Maar dan, op vrijdagochtend 4 augustus 1944, vallen Nederlandse agenten, onder aanvoering van SS-Hauptscharführer Karl Josef Silberbauer, totaal onverwacht de Prinsengracht 263 binnen. De acht onderduikers en helpers Johannes Kleiman en Victor Kugler worden gearresteerd. Het lukt helper Johannes Kleiman nog wel om Bep weg te sturen. Ze moet zijn portefeuille bij een bevriende drogist afgeven. Hij kan dan Kleimans vrouw laten weten dat het mis is op de Prinsengracht. Bep keert na de arrestatie terug. Als Miep en Bep daarna in het Achterhuis gaan kijken of zij nog persoonlijke bezittingen van de onderduikers kunnen redden, vinden ze Annes schriften en papieren op de vloer. Miep en Bep verzamelen alles en Miep besluit om de papieren in een la van haar bureau te bewaren. In de hoop ze ooit aan Anne zelf terug te kunnen geven. Na de arrestatie doet Miep nog een ultieme poging om de onderduikers vrij te kopen. Ze neemt een groot risico en stapt het hoofdkwartier van de Sicherheitsdienst binnen. Haar poging mislukt. Gelukkig is er ook een lichtpuntje: tot grote opluchting wordt Johannes Kleiman wel al na enkele weken vrijgelaten. Miep en de andere helpers houden het bedrijf draaiend tot de bevrijding op 5 mei 1945. Begin juni staat Otto voor de deur van Jan en Miep. ‘U kunt zo lang bij ons blijven wonen als u wilt’, zegt Miep tegen hem. Uiteindelijk zal Otto ruim zeven jaar bij Jan en Miep in huis wonen. Als half juli 1945 duidelijk wordt dat Anne in het concentratiekamp Bergen-Belsen is gestorven, overhandigt Miep de dagboekpapieren aan Otto. Na de publicatie van ‘Het Achterhuis’ in 1947, dringt Otto er bij Miep op aan om het ook te lezen. Pas na lang aandringen geeft ze toe. 

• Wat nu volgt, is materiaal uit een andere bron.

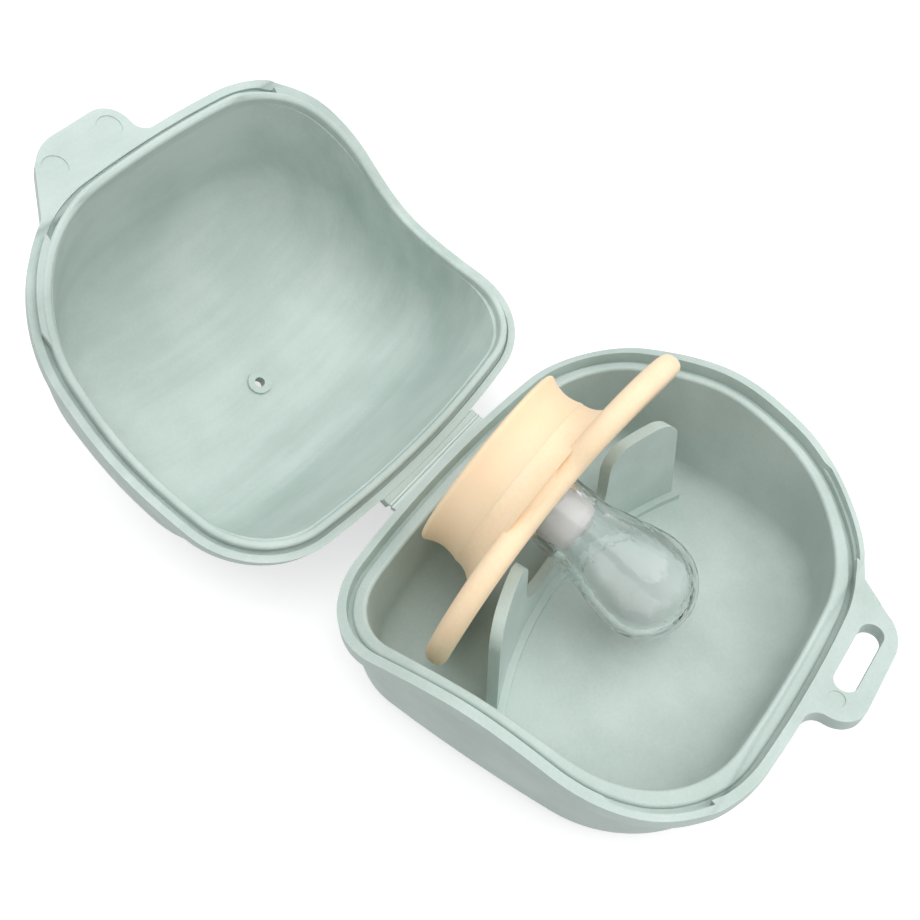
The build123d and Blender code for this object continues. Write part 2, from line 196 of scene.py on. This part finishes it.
peach = (0.870, 0.665, 0.440, 1)
peach_light = (0.910, 0.735, 0.520, 1)
peach_constants = {
    "Specular IOR Level": 0.4,
    "Subsurface Weight": 0.15,
    "Subsurface Radius": (0.0020, 0.0012, 0.0008),
    "Subsurface Scale": 1.0,
}

peach_grain_scale = 2200
eggshell_relief = 0.00005

plate = Finish("peach_polypropylene", peach_constants)
plate_grain = plate.cloud(peach_grain_scale, 4)
plate_mottle = plate.cloud(120)
plate_shade = plate.band(plate_mottle * 0.6 + plate_grain * 0.4, 0.3, 0.7)
plate.vary("Base Color", plate.blend(plate_shade, peach, peach_light))
plate.vary("Roughness", 0.5 + 0.14 * plate_grain)
plate.relief(plate_grain, eggshell_relief, 0.5)
plate.put_on("pacifier_shield")

# Pacifier cap. The button on the front, pressed onto the collar, in the same peach plastic.
# Its front edge has a pink blush.

peach_blush = (0.880, 0.540, 0.390, 1)
blush_starts = 0.0055
blush_full = 0.001
blush_share = 0.35

button = Finish("peach_polypropylene_blushed", peach_constants)
button_grain = button.cloud(peach_grain_scale, 4)
button_mottle = button.cloud(160)
cap_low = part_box("pacifier_cap")[0]
cap_front = -cap_low[1]
split = button.node("ShaderNodeSeparateXYZ", {}, {0: button.place})
toward_front = button.band(split.out("Y") * -1, cap_front - blush_starts, cap_front - blush_full)
blush = button.blend(toward_front * blush_share, peach, peach_blush)
button_shade = button.band(button_mottle, 0.3, 0.8) * 0.5
button.vary("Base Color", button.blend(button_shade, blush, peach_light))
button.vary("Roughness", 0.5 + 0.14 * button_grain)
button.relief(button_grain + 0.6 * button.cloud(900, 2), eggshell_relief, 0.6)
button.put_on("pacifier_cap")

# Teat. Hollow, clear silicone with faint flow lines in its wall, softly shining.

silicone = Finish("clear_silicone", {
    "Base Color": (0.97, 0.975, 0.98, 1),
    "Transmission Weight": 1.0,
    "IOR": 1.41,
    "Specular IOR Level": 0.5,
})
flow_along_teat = (420, 160, 420)
fine_flow_along_teat = (900, 220, 900)
flow_relief = 0.0004
silicone_flow = silicone.cloud(1, 3, silicone.stretched(flow_along_teat))
silicone_lines = silicone.cloud(1, 2, silicone.stretched(fine_flow_along_teat))
silicone.vary("Roughness", 0.02 + 0.10 * silicone.band(silicone_flow, 0.5, 0.75))
silicone.relief(silicone_flow + 0.4 * silicone_lines, flow_relief, 0.3)
silicone.put_on("pacifier_teat")

# Teat plug. Frosted natural polypropylene; it spreads the teat's neck in the shield.

frost = Finish("frosted_plastic", {
    "Base Color": (0.93, 0.93, 0.91, 1),
    "Transmission Weight": 0.35,
    "IOR": 1.49,
})
frost_relief = 0.00006
frost_grain = frost.cloud(1800, 3)
frost.vary("Roughness", 0.35 + 0.25 * frost_grain)
frost.relief(frost_grain, frost_relief, 0.5)
frost.put_on("teat_plug")

# Stage. A pale floor, whose soft shadow stays while the rest of it shows as white, a large
# softbox from the front and a weaker one overhead.

floor_size = 6
floor_under_table = -0.0002
floor_dark = (0.50, 0.50, 0.50, 1)
floor_pale = (0.53, 0.53, 0.53, 1)
room_level = 0.62
seen_white = 1.0
black = (0, 0, 0, 1)
floor_glow = (room_level, room_level, room_level, 1)

bpy.ops.mesh.primitive_plane_add(size=floor_size, location=(0, 0, floor_under_table))
floor = bpy.context.object
floor.name = "floor"
ground = Finish("pale_floor", {"Roughness": 0.9, "Specular IOR Level": 0.1})
ground.vary("Base Color", ground.blend(ground.cloud(3, 2), floor_dark, floor_pale))
ground.vary("Emission Strength", 1.0)
ground.vary("Emission Color", ground.blend(ground.seen_rays(), black, floor_glow))
floor.data.materials.append(ground.material)

for name, spot, size, power in (
    ("front_softbox", (-0.14, 0.45, 0.80), 1.0, 6.1),
    ("overhead", (0.05, -0.15, 0.90), 0.8, 2.2),
):
    lamp = bpy.data.lights.new(name, "AREA")
    lamp.size = size
    lamp.energy = power
    holder = bpy.data.objects.new(name, lamp)
    holder.location = spot
    holder.rotation_euler = (-holder.location).to_track_quat("-Z", "Y").to_euler()
    bpy.context.collection.objects.link(holder)

world = bpy.data.worlds.new("white_room")
bpy.context.scene.world = world
world.use_nodes = True
backdrop = world.node_tree.nodes["Background"]
backdrop.inputs["Color"].default_value = (1, 1, 1, 1)
room = Wiring(world.node_tree)
glow_values = {"Value": room.seen_rays(), "To Min": room_level, "To Max": seen_white}
glow = room.node("ShaderNodeMapRange", {}, glow_values).out("Result")
room.feed(backdrop.inputs["Strength"], glow)

view = bpy.data.cameras.new("view")
view.sensor_width = 36
view.lens = 38.69
view.clip_start = 0.01
eye = bpy.data.objects.new("view", view)
eye.location = (0.065152, 0.025909, 0.120613)
eye.rotation_euler = (0.666404, 0.012035, 2.217606)
bpy.context.collection.objects.link(eye)
bpy.context.scene.camera = eye
bpy.context.scene.view_settings.view_transform = "Standard"
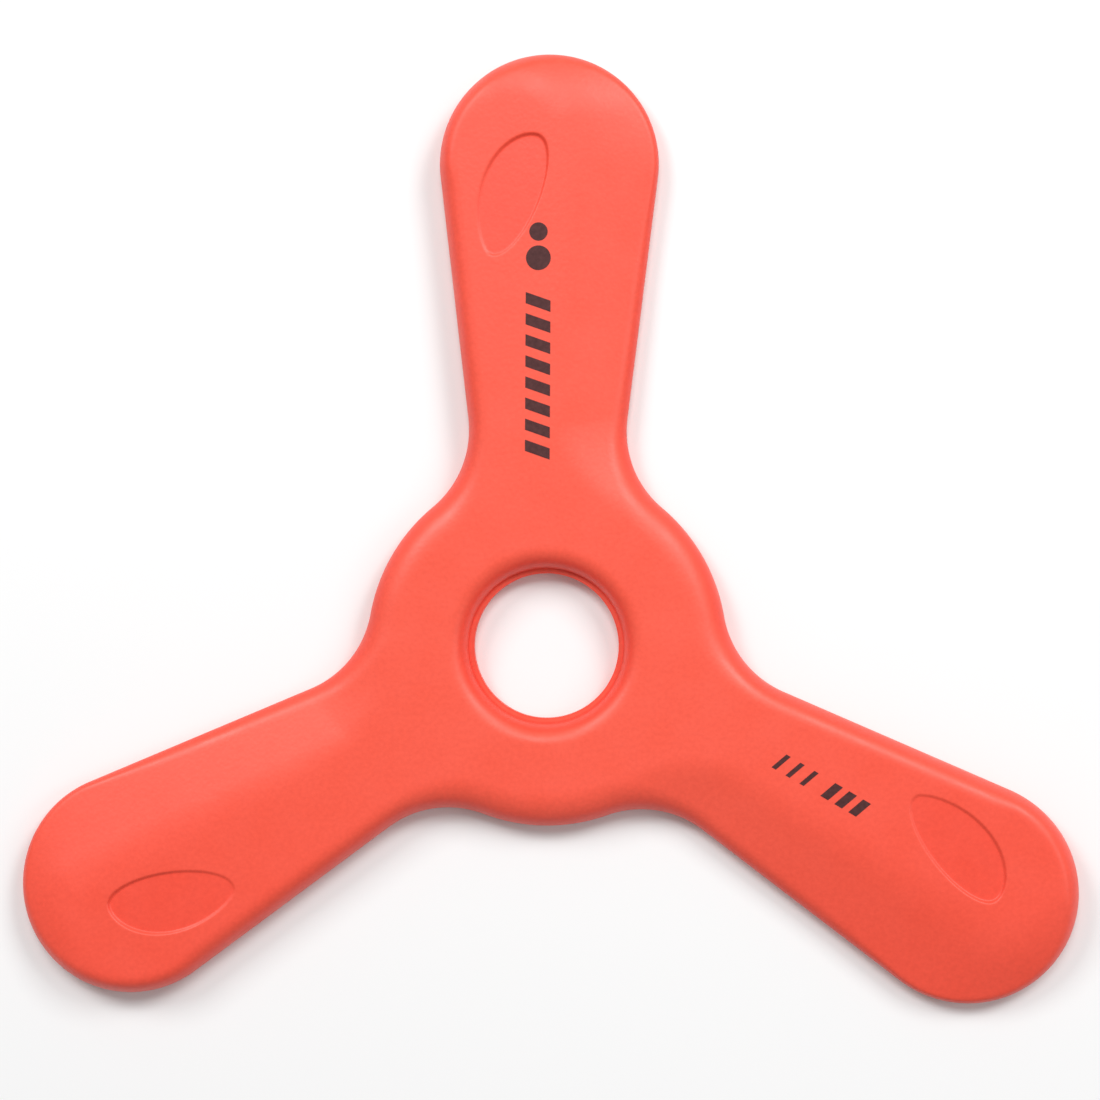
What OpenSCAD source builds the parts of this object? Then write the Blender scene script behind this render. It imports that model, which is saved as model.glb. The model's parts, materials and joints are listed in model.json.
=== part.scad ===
// Soft three-wing boomerang: two foam halves bonded over a flexible core, with ink marks on top.
// Millimetres. The hub's axis is Z, the flat underside is z = 0 and the first wing points along +Y.

/* [Plan] */
// From the hub's centre to the end of each wing
span_r = 150; // [140:1:160]
// Radius of the round hub
hub_r = 45.5; // [43:0.5:48]
// Radius of the round wing ends
tip_r = 27.8; // [25:0.1:30]
// Angle between a wing's axis and each of its straight sides
side_angle = 6.9; // [6:0.1:8]
// Radius of the concave corner where a wing leaves the hub
root_r = 25.4; // [22:0.1:28]
// Radius of the centre hole
hole_r = 18.3; // [15:0.1:20]

/* [Section] */
// Thickness of the hub and of the flat top along each wing
top_z = 10; // [8:0.5:14]
// Height of the joint between the two foam halves
joint_z = 3; // [2.6:0.2:4]
// Width of the rounded edge along a wing's leading side
lead_w = 5; // [4:0.5:7]
// Width of the rounded edge round the hub
hub_band_w = 8.5; // [7:0.5:9]
// Width of the slope at the end of a wing
tip_band_w = 17; // [12:0.5:18]
// How much thinner the edge gets towards the end of a wing
tip_thin = 0.2; // [0:0.05:0.8]
// How much crisper the edges get towards the end of a wing
edge_crisp = 0.5; // [0:0.1:0.7]
// How far behind a wing's axis the flat top ends
crest_v = 1; // [0.5:0.5:4]
// Width over which a slope rounds into the flat top, for each millimetre from the hub's centre
crest_rate = 0.1; // [0.05:0.01:0.12]
// Width of the lip round the centre hole
lip_w = 1.3; // [0.5:0.1:2]
// Width of the rounding between the lip and the flat top
rim_w = 5.2; // [4:0.1:7]
// Radius of the rounding along the bottom edges
base_round = 1; // [0.6:0.1:1.5]

/* [Thumb recess] */
// Depth of the recess in each wing
recess_depth = 0.7; // [0.5:0.1:1.5]
// Length of the recess, from end to end
recess_len = 32.3; // [29:0.1:35]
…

In de jaren na de oorlog staat Mieps leven voor een groot deel in het teken van Anne. Haar man overleed in 1993. Ze trad de laatste jaren van haar leven niet meer op in het openbaar of voor televisiecamera's, maar opende nog wel in eigen beheer, niet lang voor haar dood, een website waarop ze haar visie op de gebeurtenissen uit die tijd weergaf. In 2009 vierde zij in besloten kring haar honderdste verjaardag. Via het Anne Frank Huis werd bekendgemaakt dat zij in een redelijk goede gezondheid verkeerde en betrokken bleef bij de herdenking van Anne Frank en de verspreiding van "de boodschap van haar verhaal". 

Miep overleed op 11 januari 2010 op 100-jarige leeftijd in Hoorn. Samen met haar man Jan kreeg ze een zoon: Paul Gies (13 juli 1950).